Evenzo doet zich een bijzondere omstandigheid in beginsel niet voor indien de behandeling van een zaak ter zitting moet worden onderbroken omdat een verzoek tot wraking is ingediend. Het Hof heeft dit miskend. De tegen dat oordeel gerichte klacht slaagt.
2.4.
De overige klachten kunnen niet tot cassatie leiden. Dit behoeft, gezien artikel 81, lid 1, van de Wet op de rechterlijke organisatie, geen nadere motivering, nu die klachten niet nopen tot beantwoording van rechtsvragen in het belang van de rechtseenheid of de rechtsontwikkeling.
2.5.
Gelet op het hiervoor onder 2.3 overwogene kan ’s Hofs uitspraak niet in stand blijven. De Hoge Raad kan de zaak afdoen. De uitspraak van het Hof en de stukken van het geding bevatten geen aanwijzingen dat sprake is van feiten die aanleiding kunnen geven om van het hiervoor in 2.3 genoemde beginsel af te wijken. De overschrijding van de redelijke termijn in de zaak met nr.
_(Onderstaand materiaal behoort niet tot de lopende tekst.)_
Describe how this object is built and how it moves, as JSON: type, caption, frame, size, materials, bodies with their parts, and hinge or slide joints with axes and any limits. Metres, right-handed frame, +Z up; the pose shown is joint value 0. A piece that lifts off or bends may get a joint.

AWB 09/2780 moet daarom worden gesteld op zeven maanden en de vergoeding van door belanghebbende geleden immateriële schade dient op basis daarvan te worden verhoogd tot € 1000, te betalen door de minister van Veiligheid en Justitie.

3.Proceskosten

De Hoge Raad acht geen termen aanwezig voor een veroordeling in de proceskosten.

4.Beslissing

De Hoge Raad:
verklaart het beroep in cassatie gegrond,
vernietigt de uitspraak van het Hof, voor zover deze betrekking heeft op de uitspraak van de Rechtbank in de zaak met nr. AWB 09/02780,
veroordeelt de Staat der Nederlanden (de minister van Veiligheid en Justitie) in die zaak tot het betalen van een schadevergoeding van € 1000, en
gelast dat de minister van Veiligheid en Justitie aan belanghebbende vergoedt het door deze ter zake van de behandeling van het beroep in cassatie betaalde griffierecht ten bedrage van € 118.
Dit arrest is gewezen door de vice-president R.J. Koopman als voorzitter, en de raadsheren C. Schaap en Th. Groeneveld, in tegenwoordigheid van de waarnemend griffier F. Treuren, en in het openbaar uitgesproken op 7 november 2014.